Natural gas futures pushed higher on Wednesday amidst forecasts for colder temperatures and expectations that the United States might have recorded its first storage gas withdrawal of the winter heating season last week.

The December contract on Wednesday punched back above $4 to record the day’s high of $4.037 before closing the regular session at $4.030, up 21.2 cents from Tuesday’s finish.

The writing might have been on the wall for natural gas bears following Tuesday’s action, when gas futures fared reasonably well given the meltdown in other markets. On Tuesday crude oil posted a $2.50/bbl loss, gold tumbled $27, the Dow lost 178 points, and the dollar rose largely in response to European financial difficulties and indications of economic tightening in Asia. In response the December natural gas contract slipped 2.7 cents to settle at $3.818.

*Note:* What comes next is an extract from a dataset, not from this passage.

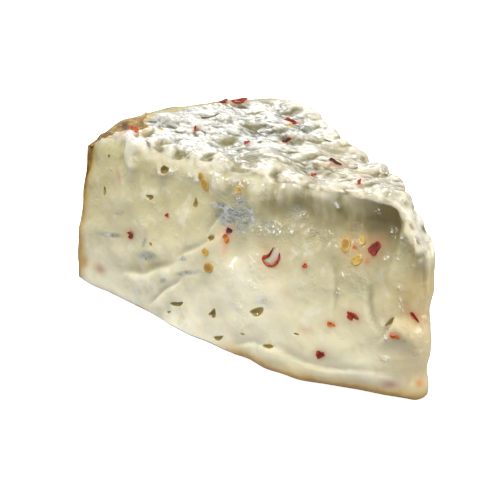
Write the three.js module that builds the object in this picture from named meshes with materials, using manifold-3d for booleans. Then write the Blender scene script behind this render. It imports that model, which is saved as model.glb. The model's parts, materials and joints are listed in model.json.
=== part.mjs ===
// A wedge of soft blue cheese spiced with chilli. It is a sector of half a wheel: the wheel was
// halved level, so the top and the two sides are cut paste, and the heel and the base keep their rind.
// The paste is creamy enough to slump: the front cut face swells out at its foot, the heel spreads,
// and smears left by the wire hang over the front edge as soft lobes.
//
// The model stands on its base, +Z up, with the point of the wedge towards +X, the heel towards -X
// and the front cut face towards -Y. Its origin is the bottom centre of its bounding box.
// Lengths are millimetres.
import * as THREE from "three";
import { mergeVertices } from "three/addons/utils/BufferGeometryUtils.js";
import Module from "manifold-3d";

// ---- Driving dimensions -------------------------------------------------------------------------

const RADIUS = 153; // from the point where the two cuts would meet to the top rim of the heel
const HEIGHT = 62; // base to the level cut
const WEDGE_ANGLE = 33.6; // degrees between the two cut faces
const POINT_RADIUS = 2.7; // the point is blunt
const NOSE_ROUND = 16; // how far the top rolls down at the point
const SHOULDER_ROUND = 8; // how far the heel's shoulder rolls down at its front end
const SHOULDER_LEAST = 2; // and over the rest of it
const CORNER_DROP = 3; // how far the top sinks at the corner of the heel and the back face
const EDGE_ROUND = 2.4; // along the cut edges of the top
const POINT_EDGE_ROUND = 1.3; // and over the point
const SHARP_REACH = 8; // along a face, from the point's round to where the edge has its full round
const BASE_ROUND = 1.2; // along the foot

const FRONT_SLUMP = 15.8; // how far the front face swells out at its foot
const BACK_SLUMP = 7;
const SLUMP_REACH = 160; // along a face, from the point to where the swelling ends
const SLUMP_PEAK = 62; // along a face, from the point to its fullest place
const HEEL_SPREAD = 9.4; // how far the heel spreads at its foot

// Bulges of the blunt point: height above the base, half height and reach outwards.
const NOSE_SWELLS = [
  { up: 49, half: 9, out: 1.4 },
  { up: 20, half: 6, out: 2.2 },
  { up: 0, half: 9, out: 3.4 },
];
const NOSE_DEPTH = 12; // how far back from the point they fade out

const RELIEF = { swell: 0.9, ripple: 0.35, smear: 1.1, rind: 0.5 }; // heights of the surface waves

const RANDOM_SEED = 11;

// Mesh steps: along a cut face, across the wedge, up a wall, and round the top edge.
const STEPS = { along: 42, across: 14, up: 14, round: 3 };

// ---- What is on the faces -----------------------------------------------------------------------
// On the front and back faces a place is [along, up]: from the point along the face, and above the base.
// On the top a place is [x, y] from the point. Turns are degrees, anticlockwise seen from outside.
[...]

Analysts see the market continuing on its own path more or less oblivious to the gyrations in other markets.

“This market continues to go its own way in the process of shrugging off the dramatic price swings that have been developing across a large portion of the commodity spectrum during the past fall period,” said Jim Ritterbusch of Ritterbusch and Associates.

Citi Futures Perspective analyst Tim Evans said temperature fluctuations will lead the way. “The natural gas market is getting a lift off updated weather forecasts that have now tipped back toward colder temperatures in both the six- to 10-day and 11- to 15-day forecast periods,” Evans said. “After a week-long warming trend (although always featuring cooler-than-normal readings in the 11- to 15-day forecast), the pendulum seems to be swinging back in the other direction now. This puts the market back on a more constructive path, where both rising seasonal demand and the forecasts for below-normal readings point in the same direction.”

Turning attention to Thursday morning’s storage report for the week ending Nov. 12, it appears most within the industry are expecting a small injection, while a few are calling for a small withdrawal.

In Ritterbusch’s view the arrival of the second half of November will elevate short-term, one- to two-week temperature forecasts as the primary driver of price swings during most sessions. “Thursdays could provide an exception as traders adjust positions in response to the weekly EIA [Energy Information Administration] storage figures. [This Thursday] should prove no exception, and it would appear that some of the overnight strength is discounting a smaller-than-average supply injection.”

Ritterbusch is looking for a build of 10 Bcf. Evans is on the record with a 16 Bcf build estimate, while a Reuters survey of 28 industry traders and analysts produced a wide range of expectations that spanned from a build of 28 Bcf to a withdrawal of 5 Bcf, with an average expectation of an 8 Bcf build.

For its part, Bentek Energy projects a net 3 Bcf withdrawal, which would bring the inventory level to 3,837 Bcf. In the breakdown, the research and consulting firm expects a 17 Bcf draw from the East Region, while the Producing and West regions add 13 Bcf and 1 Bcf, respectively.

“This first withdrawal comes three weeks earlier than the first withdrawal last year due to colder-than-normal temperatures in the West and East regions,” Bentek said in its weekly storage outlook to clients. “In addition to the strong demand, depleted reservoirs in the East have already switched to withdrawal mode and continued to report large draws during this storage week. A 3 Bcf withdrawal would bring storage inventory levels to 3,837 Bcf, still 7 Bcf above last year’s previous record high and 321 Bcf above the five-year average.”

The number revealed by the EIA at 10:30 a.m. EST will also be compared to last year’s date-adjusted 21 Bcf build for the week and the five-year average addition of 19 Bcf.